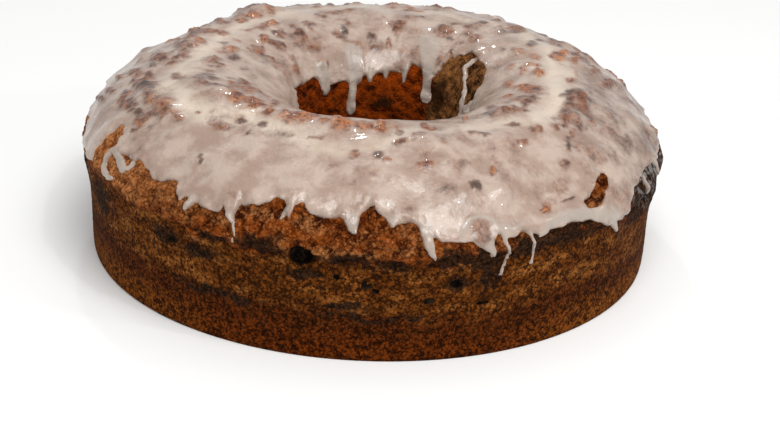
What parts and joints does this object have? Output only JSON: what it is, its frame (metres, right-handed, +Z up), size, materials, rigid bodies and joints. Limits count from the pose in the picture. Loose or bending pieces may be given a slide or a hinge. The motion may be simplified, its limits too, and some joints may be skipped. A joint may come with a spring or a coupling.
{
  "type": "ring cake",
  "caption": "Round ring cake baked in a tube pan, whole, with a cracked and craggy crown, a hole through the middle and a thin sugar glaze that runs down in drips.",
  "frame": {"origin": "middle of the flat base, at the height it rests on", "axes": "+Z up out of the crown, -Y towards the front that the picture shows, +X to the picture's right"},
  "size_m": [0.2519, 0.2504, 0.0828],
  "materials": {
    "crust": null,
    "glaze": null
  },
  "bodies": {
    "root": {"cake": "crust", "glaze": "glaze"}
  },
  "joints": []
}
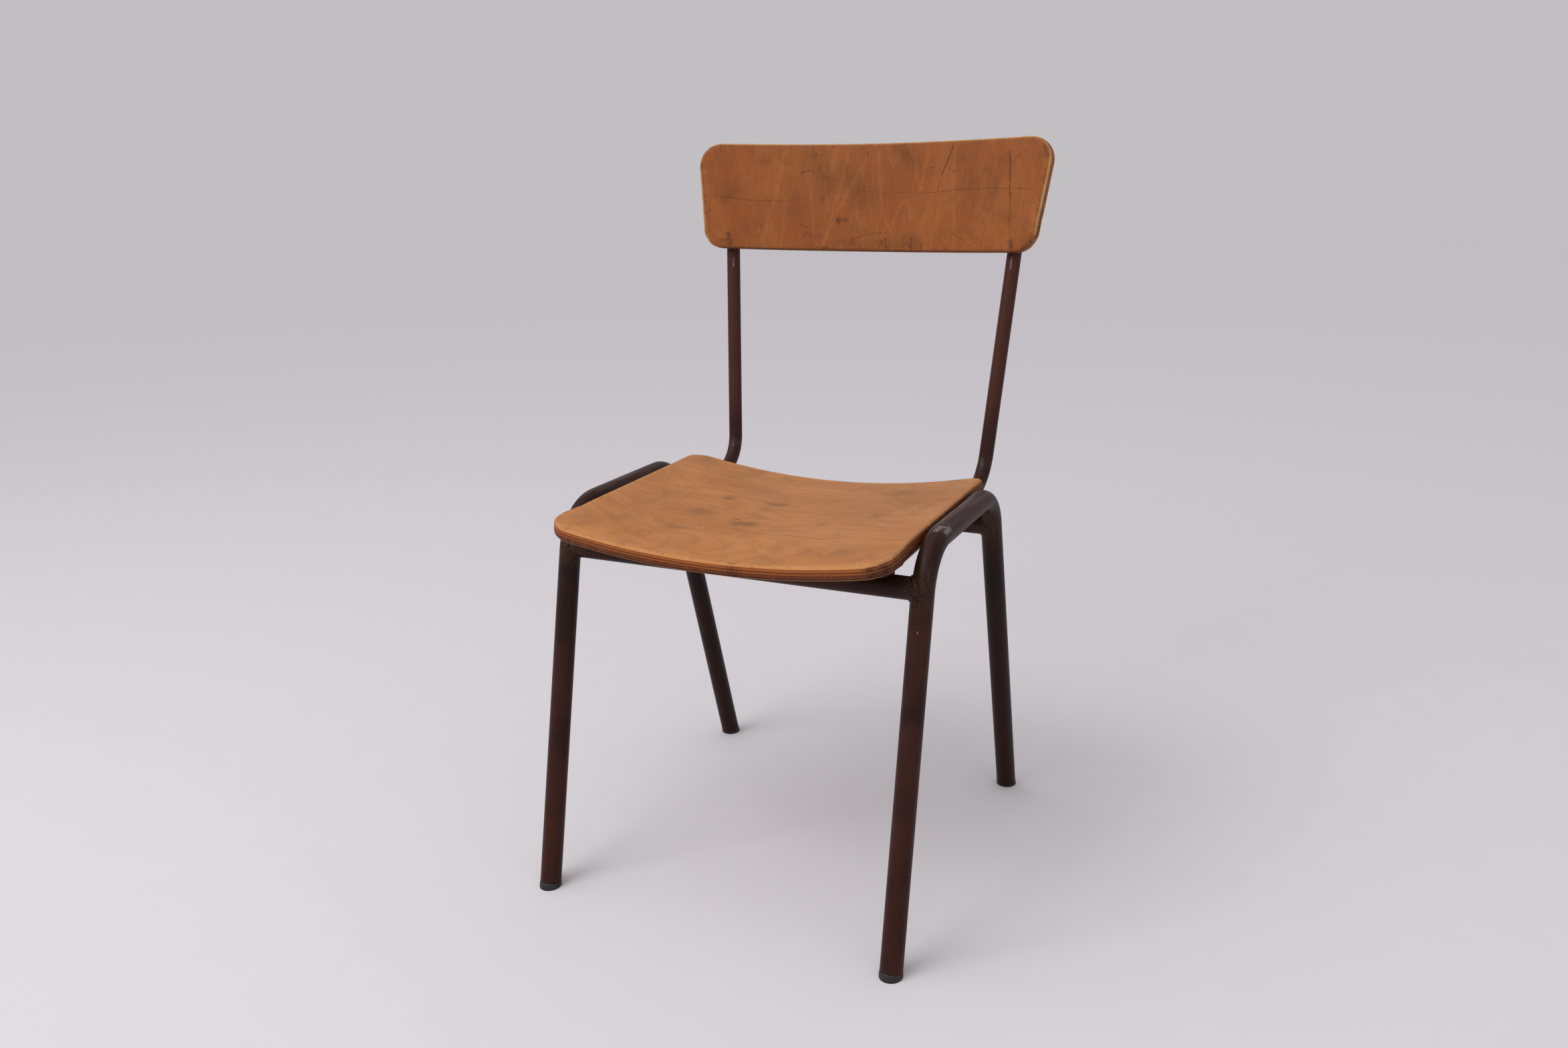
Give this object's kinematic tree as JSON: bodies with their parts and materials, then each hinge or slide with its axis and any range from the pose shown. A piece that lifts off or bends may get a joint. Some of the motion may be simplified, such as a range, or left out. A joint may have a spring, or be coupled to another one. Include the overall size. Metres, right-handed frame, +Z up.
{
  "type": "stacking chair",
  "caption": "Weathered stacking chair: brown-painted bent steel tube frame, dished plywood seat and a bowed plywood backboard, with worn varnish and scuffed paint.",
  "frame": {"origin": "centre of the bounding box's footprint, on the floor that the four glides stand on", "axes": "+Z up along the chair's height, -Y towards the front of the seat, +X towards the sitter's left"},
  "size_m": [0.4862, 0.5366, 0.8542],
  "materials": {
    "painted_tube": "semi-gloss dark brown paint, scuffed, worn grey on the bends and rail tops, with small rust spots",
    "seat_plywood": "satin varnish worn thin, pale orange-tan face ply with soft grey smudges, dark glue lines at the edge",
    "back_plywood": "satin varnish, orange-brown face ply with upright figure, scratched, with darker stains and worn pale edges",
    "black_plastic": "matte black, dusty and scuffed",
    "screw_steel": "dull steel, browned with rust"
  },
  "bodies": {
    "root": {"side_frame_left": "painted_tube", "side_frame_right": "painted_tube", "front_cross_rail": "painted_tube", "rear_cross_rail": "painted_tube", "back_upright_left": "painted_tube", "back_upright_right": "painted_tube", "seat_board": "seat_plywood", "back_board": "back_plywood", "front_glide_left": "black_plastic", "front_glide_right": "black_plastic", "rear_glide_left": "black_plastic", "rear_glide_right": "black_plastic", "upright_plug_left": "black_plastic", "upright_plug_right": "black_plastic", "seat_screw_left_1": "screw_steel", "seat_screw_left_2": "screw_steel", "seat_screw_right_1": "screw_steel", "seat_screw_right_2": "screw_steel", "back_screw_left_1": "screw_steel", "back_screw_left_2": "screw_steel", "back_screw_right_1": "screw_steel", "back_screw_right_2": "screw_steel"}
  },
  "joints": []
}
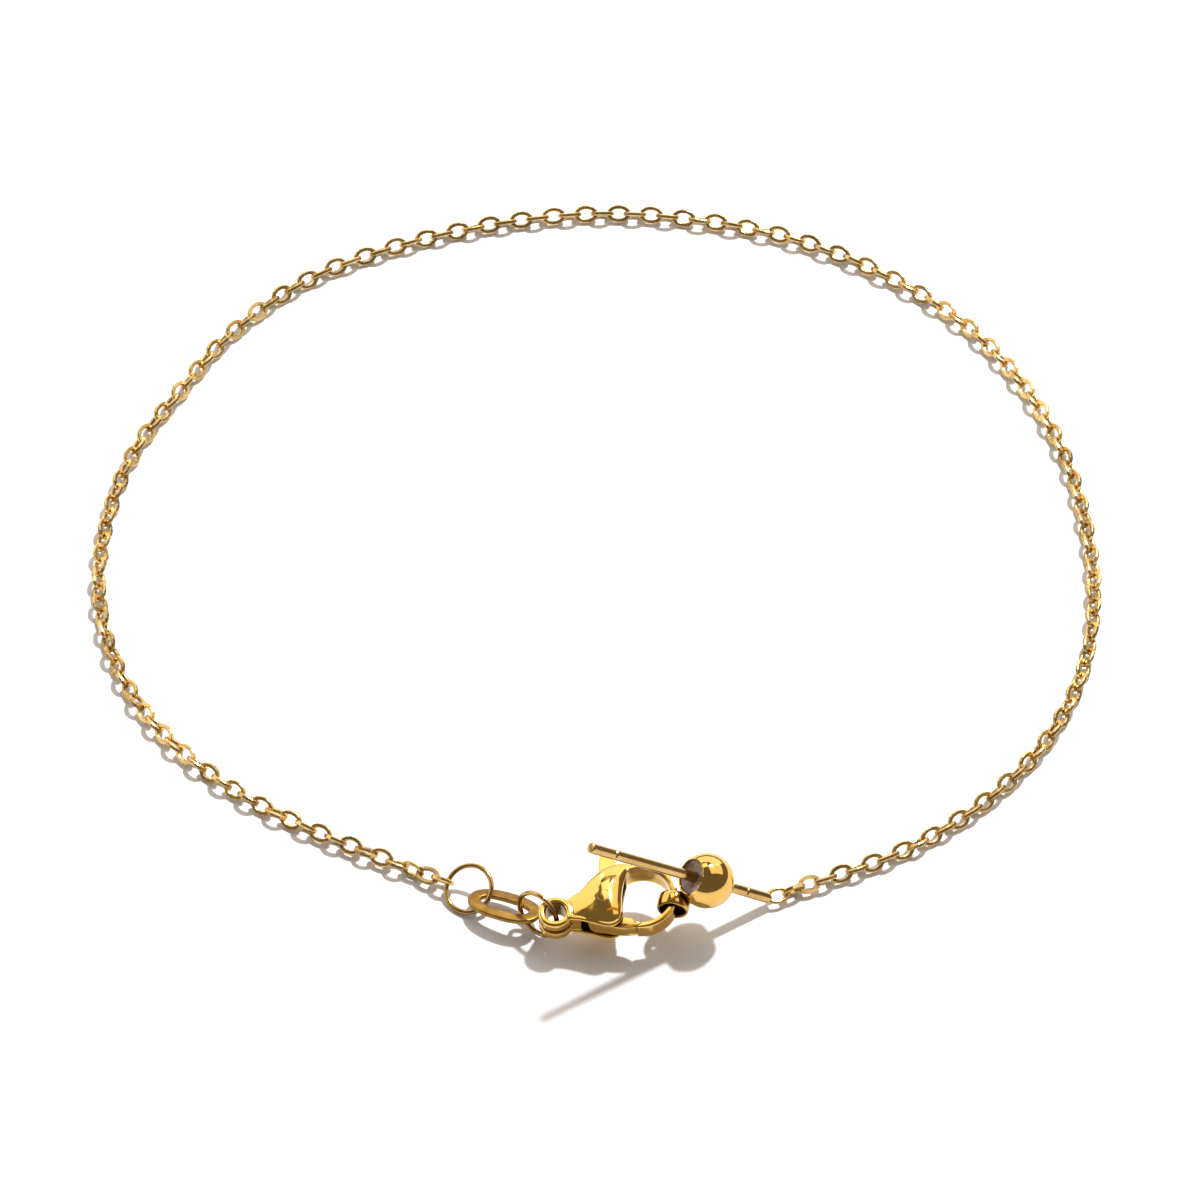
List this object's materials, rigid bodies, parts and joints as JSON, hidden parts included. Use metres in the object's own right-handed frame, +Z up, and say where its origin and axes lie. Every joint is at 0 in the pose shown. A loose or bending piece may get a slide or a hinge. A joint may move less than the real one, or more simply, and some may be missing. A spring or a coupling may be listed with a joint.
{
  "type": "chain bracelet",
  "caption": "Fine gold-tone cable chain bracelet, closed by a small lobster clasp that hooks the bail of a stopper ball on a straight threading pin, with jump rings and a slotted oval tag.",
  "frame": {"origin": "on the table, under the middle of the closed bracelet's bounding box", "axes": "+Z up from the table; -Y towards the clasp at the front of the loop; +X to the right, towards the pin's foot"},
  "size_m": [0.0632, 0.0622, 0.0099],
  "materials": {
    "chain_gold": "bright gold plate on flat-faced links",
    "ring_gold": "bright gold plate on drawn wire",
    "tag_matt_gold": "matt gold plate, lightly brushed",
    "clasp_gold": "polished gold plate",
    "ball_gold": "mirror-polished gold plate",
    "pin_gold": "polished gold plate with fine drawing lines",
    "insert_silicone": "cloudy grey-brown translucent silicone"
  },
  "bodies": {
    "bracelet": {"chain": "chain_gold", "end_ring": "ring_gold", "clasp_ring": "ring_gold", "oval_tag": "tag_matt_gold", "clasp_body": "clasp_gold", "lever_rivet": "clasp_gold", "stopper_ball": "ball_gold", "silicone_insert": "insert_silicone", "threading_pin": "pin_gold"},
    "lever": {"clasp_lever": "clasp_gold"}
  },
  "joints": [
    {"name": "lever_hinge", "type": "hinge", "parent": "bracelet", "child": "lever", "pos_m": [0.00051, -0.02902, 0.0023], "axis": [-0.0439, -0.1491, 0.9879], "range_deg": [0, 24], "stiffness_Nm_per_rad": 0.002}
  ]
}
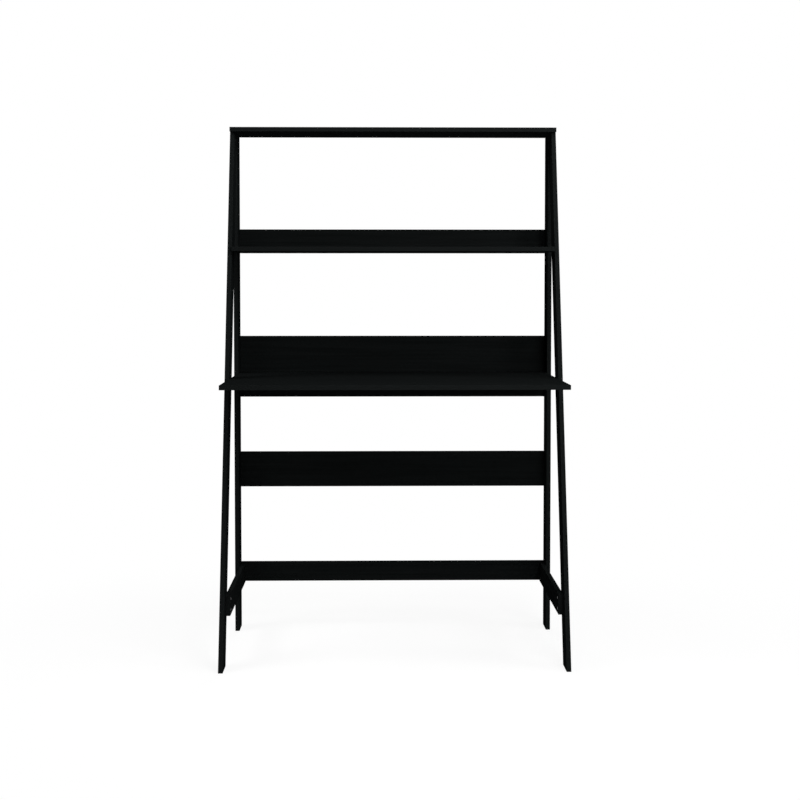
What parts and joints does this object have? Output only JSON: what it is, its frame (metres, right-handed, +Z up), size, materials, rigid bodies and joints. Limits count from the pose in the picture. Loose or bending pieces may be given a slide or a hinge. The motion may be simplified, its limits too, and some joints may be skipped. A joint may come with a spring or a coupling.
{
  "type": "ladder desk",
  "caption": "Free-standing ladder desk: leaning front legs, upright rear legs, a deep desktop, two shelves above it and rails across the back.",
  "frame": {"origin": "on the floor, below the centre of the whole desk's box", "axes": "+Z up, -Y towards the person who sits at the desk, +Y towards the wall, +X to that person's right"},
  "size_m": [0.885, 0.55, 1.397],
  "materials": {
    "black_laminate": "satin black laminate on fibreboard",
    "zinc_cam": "die-cast zinc",
    "zinc_plated_steel": "bright zinc plating",
    "beech": "raw beech",
    "black_plastic": "moulded, fine grain",
    "black_screw": "black oxide"
  },
  "bodies": {
    "root": {"left_front_leg": "black_laminate", "right_front_leg": "black_laminate", "left_rear_leg": "black_laminate", "right_rear_leg": "black_laminate", "left_side_rail": "black_laminate", "right_side_rail": "black_laminate", "top_shelf": "black_laminate", "middle_shelf": "black_laminate", "desktop": "black_laminate", "middle_shelf_back_rail": "black_laminate", "desk_back_rail": "black_laminate", "desk_apron": "black_laminate", "lower_back_rail": "black_laminate", "bottom_back_rail": "black_laminate", "top_shelf_cams": "zinc_cam", "top_shelf_cam_bolts": "zinc_plated_steel", "top_shelf_dowels": "beech", "top_shelf_cam_caps": "black_plastic", "middle_shelf_cams": "zinc_cam", "middle_shelf_cam_bolts": "zinc_plated_steel", "middle_shelf_dowels": "beech", "middle_shelf_cam_caps": "black_plastic", "desktop_cams": "zinc_cam", "desktop_cam_bolts": "zinc_plated_steel", "desktop_dowels": "beech", "desktop_cam_caps": "black_plastic", "middle_shelf_back_rail_cams": "zinc_cam", "middle_shelf_back_rail_cam_bolts": "zinc_plated_steel", "middle_shelf_back_rail_dowels": "beech", "middle_shelf_back_rail_cam_caps": "black_plastic", "desk_back_rail_cams": "zinc_cam", "desk_back_rail_cam_bolts": "zinc_plated_steel", "desk_back_rail_dowels": "beech", "desk_back_rail_cam_caps": "black_plastic", "desk_apron_cams": "zinc_cam", "desk_apron_cam_bolts": "zinc_plated_steel", "desk_apron_dowels": "beech", "desk_apron_cam_caps": "black_plastic", "lower_back_rail_cams": "zinc_cam", "lower_back_rail_cam_bolts": "zinc_plated_steel", "lower_back_rail_dowels": "beech", "lower_back_rail_cam_caps": "black_plastic", "bottom_back_rail_cams": "zinc_cam", "bottom_back_rail_cam_bolts": "zinc_plated_steel", "bottom_back_rail_dowels": "beech", "bottom_back_rail_cam_caps": "black_plastic", "left_side_rail_screws": "black_screw", "right_side_rail_screws": "black_screw"}
  },
  "joints": []
}
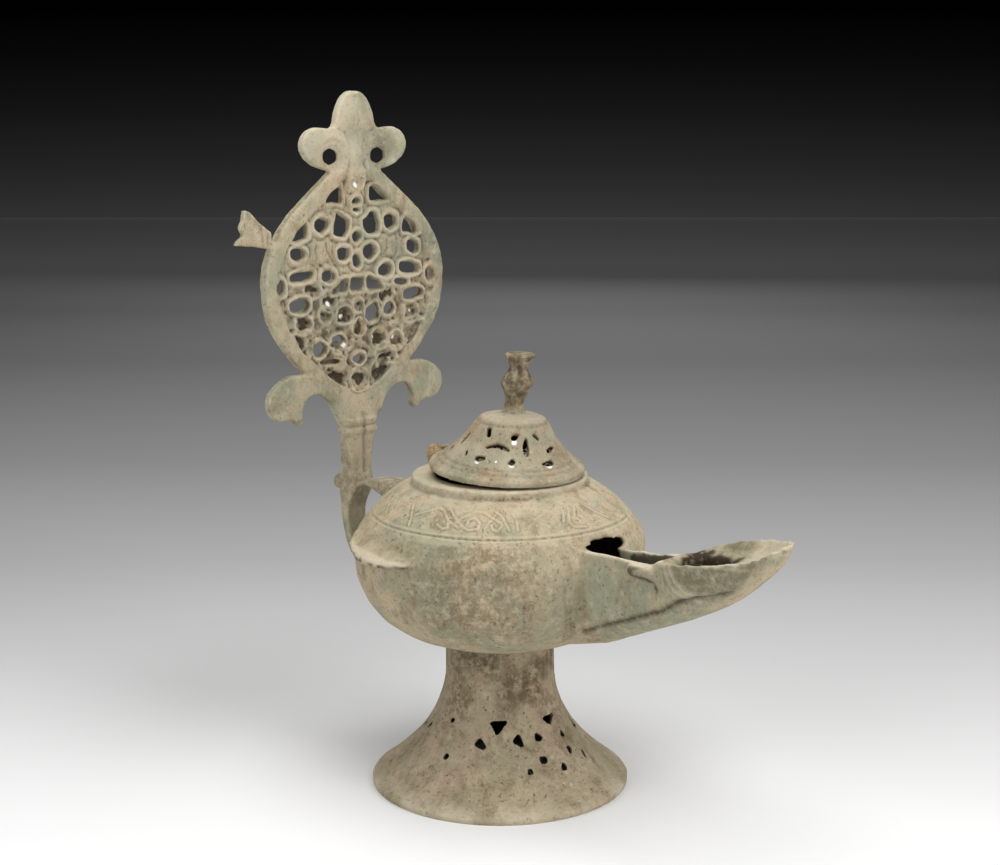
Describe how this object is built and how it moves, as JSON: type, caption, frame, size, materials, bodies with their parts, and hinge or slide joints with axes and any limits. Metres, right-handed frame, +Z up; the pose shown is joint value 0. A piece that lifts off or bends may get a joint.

◆ Work to do: Copy the data exactly. Any picture it contains is to be omitted.

◆ Result for this task:
What parts and joints does this object have? Output only JSON: what it is, its frame (metres, right-handed, +Z up), size, materials, rigid bodies and joints. Limits count from the pose in the picture. Loose or bending pieces may be given a slide or a hinge. The motion may be simplified, its limits too, and some joints may be skipped. A joint may come with a spring or a coupling.
{
  "type": "ring cake",
  "caption": "Round ring cake baked in a tube pan, whole, with a cracked and craggy crown, a hole through the middle and a thin sugar glaze that runs down in drips.",
  "frame": {"origin": "middle of the flat base, at the height it rests on", "axes": "+Z up out of the crown, -Y towards the front that the picture shows, +X to the picture's right"},
  "size_m": [0.2519, 0.2504, 0.0828],
  "materials": {
    "crust": null,
    "glaze": null
  },
  "bodies": {
    "root": {"cake": "crust", "glaze": "glaze"}
  },
  "joints": []
}
Give this object's kinematic tree as JSON: bodies with their parts and materials, then each hinge or slide with its axis and any range from the pose shown. A piece that lifts off or bends may get a joint. Some of the motion may be simplified, such as a range, or left out. A joint may have a spring, or be coupled to another one. Include the overall size. Metres, right-handed frame, +Z up.
{
  "type": "stacking chair",
  "caption": "Weathered stacking chair: brown-painted bent steel tube frame, dished plywood seat and a bowed plywood backboard, with worn varnish and scuffed paint.",
  "frame": {"origin": "centre of the bounding box's footprint, on the floor that the four glides stand on", "axes": "+Z up along the chair's height, -Y towards the front of the seat, +X towards the sitter's left"},
  "size_m": [0.4862, 0.5366, 0.8542],
  "materials": {
    "painted_tube": "semi-gloss dark brown paint, scuffed, worn grey on the bends and rail tops, with small rust spots",
    "seat_plywood": "satin varnish worn thin, pale orange-tan face ply with soft grey smudges, dark glue lines at the edge",
    "back_plywood": "satin varnish, orange-brown face ply with upright figure, scratched, with darker stains and worn pale edges",
    "black_plastic": "matte black, dusty and scuffed",
    "screw_steel": "dull steel, browned with rust"
  },
  "bodies": {
    "root": {"side_frame_left": "painted_tube", "side_frame_right": "painted_tube", "front_cross_rail": "painted_tube", "rear_cross_rail": "painted_tube", "back_upright_left": "painted_tube", "back_upright_right": "painted_tube", "seat_board": "seat_plywood", "back_board": "back_plywood", "front_glide_left": "black_plastic", "front_glide_right": "black_plastic", "rear_glide_left": "black_plastic", "rear_glide_right": "black_plastic", "upright_plug_left": "black_plastic", "upright_plug_right": "black_plastic", "seat_screw_left_1": "screw_steel", "seat_screw_left_2": "screw_steel", "seat_screw_right_1": "screw_steel", "seat_screw_right_2": "screw_steel", "back_screw_left_1": "screw_steel", "back_screw_left_2": "screw_steel", "back_screw_right_1": "screw_steel", "back_screw_right_2": "screw_steel"}
  },
  "joints": []
}
List this object's materials, rigid bodies, parts and joints as JSON, hidden parts included. Use metres in the object's own right-handed frame, +Z up, and say where its origin and axes lie. Every joint is at 0 in the pose shown. A loose or bending piece may get a slide or a hinge. A joint may move less than the real one, or more simply, and some may be missing. A spring or a coupling may be listed with a joint.
{
  "type": "chain bracelet",
  "caption": "Fine gold-tone cable chain bracelet, closed by a small lobster clasp that hooks the bail of a stopper ball on a straight threading pin, with jump rings and a slotted oval tag.",
  "frame": {"origin": "on the table, under the middle of the closed bracelet's bounding box", "axes": "+Z up from the table; -Y towards the clasp at the front of the loop; +X to the right, towards the pin's foot"},
  "size_m": [0.0632, 0.0622, 0.0099],
  "materials": {
    "chain_gold": "bright gold plate on flat-faced links",
    "ring_gold": "bright gold plate on drawn wire",
    "tag_matt_gold": "matt gold plate, lightly brushed",
    "clasp_gold": "polished gold plate",
    "ball_gold": "mirror-polished gold plate",
    "pin_gold": "polished gold plate with fine drawing lines",
    "insert_silicone": "cloudy grey-brown translucent silicone"
  },
  "bodies": {
    "bracelet": {"chain": "chain_gold", "end_ring": "ring_gold", "clasp_ring": "ring_gold", "oval_tag": "tag_matt_gold", "clasp_body": "clasp_gold", "lever_rivet": "clasp_gold", "stopper_ball": "ball_gold", "silicone_insert": "insert_silicone", "threading_pin": "pin_gold"},
    "lever": {"clasp_lever": "clasp_gold"}
  },
  "joints": [
    {"name": "lever_hinge", "type": "hinge", "parent": "bracelet", "child": "lever", "pos_m": [0.00051, -0.02902, 0.0023], "axis": [-0.0439, -0.1491, 0.9879], "range_deg": [0, 24], "stiffness_Nm_per_rad": 0.002}
  ]
}
What parts and joints does this object have? Output only JSON: what it is, its frame (metres, right-handed, +Z up), size, materials, rigid bodies and joints. Limits count from the pose in the picture. Loose or bending pieces may be given a slide or a hinge. The motion may be simplified, its limits too, and some joints may be skipped. A joint may come with a spring or a coupling.
{
  "type": "ladder desk",
  "caption": "Free-standing ladder desk: leaning front legs, upright rear legs, a deep desktop, two shelves above it and rails across the back.",
  "frame": {"origin": "on the floor, below the centre of the whole desk's box", "axes": "+Z up, -Y towards the person who sits at the desk, +Y towards the wall, +X to that person's right"},
  "size_m": [0.885, 0.55, 1.397],
  "materials": {
    "black_laminate": "satin black laminate on fibreboard",
    "zinc_cam": "die-cast zinc",
    "zinc_plated_steel": "bright zinc plating",
    "beech": "raw beech",
    "black_plastic": "moulded, fine grain",
    "black_screw": "black oxide"
  },
  "bodies": {
    "root": {"left_front_leg": "black_laminate", "right_front_leg": "black_laminate", "left_rear_leg": "black_laminate", "right_rear_leg": "black_laminate", "left_side_rail": "black_laminate", "right_side_rail": "black_laminate", "top_shelf": "black_laminate", "middle_shelf": "black_laminate", "desktop": "black_laminate", "middle_shelf_back_rail": "black_laminate", "desk_back_rail": "black_laminate", "desk_apron": "black_laminate", "lower_back_rail": "black_laminate", "bottom_back_rail": "black_laminate", "top_shelf_cams": "zinc_cam", "top_shelf_cam_bolts": "zinc_plated_steel", "top_shelf_dowels": "beech", "top_shelf_cam_caps": "black_plastic", "middle_shelf_cams": "zinc_cam", "middle_shelf_cam_bolts": "zinc_plated_steel", "middle_shelf_dowels": "beech", "middle_shelf_cam_caps": "black_plastic", "desktop_cams": "zinc_cam", "desktop_cam_bolts": "zinc_plated_steel", "desktop_dowels": "beech", "desktop_cam_caps": "black_plastic", "middle_shelf_back_rail_cams": "zinc_cam", "middle_shelf_back_rail_cam_bolts": "zinc_plated_steel", "middle_shelf_back_rail_dowels": "beech", "middle_shelf_back_rail_cam_caps": "black_plastic", "desk_back_rail_cams": "zinc_cam", "desk_back_rail_cam_bolts": "zinc_plated_steel", "desk_back_rail_dowels": "beech", "desk_back_rail_cam_caps": "black_plastic", "desk_apron_cams": "zinc_cam", "desk_apron_cam_bolts": "zinc_plated_steel", "desk_apron_dowels": "beech", "desk_apron_cam_caps": "black_plastic", "lower_back_rail_cams": "zinc_cam", "lower_back_rail_cam_bolts": "zinc_plated_steel", "lower_back_rail_dowels": "beech", "lower_back_rail_cam_caps": "black_plastic", "bottom_back_rail_cams": "zinc_cam", "bottom_back_rail_cam_bolts": "zinc_plated_steel", "bottom_back_rail_dowels": "beech", "bottom_back_rail_cam_caps": "black_plastic", "left_side_rail_screws": "black_screw", "right_side_rail_screws": "black_screw"}
  },
  "joints": []
}
Describe how this object is built and how it moves, as JSON: type, caption, frame, size, materials, bodies with their parts, and hinge or slide joints with axes and any limits. Metres, right-handed frame, +Z up; the pose shown is joint value 0. A piece that lifts off or bends may get a joint.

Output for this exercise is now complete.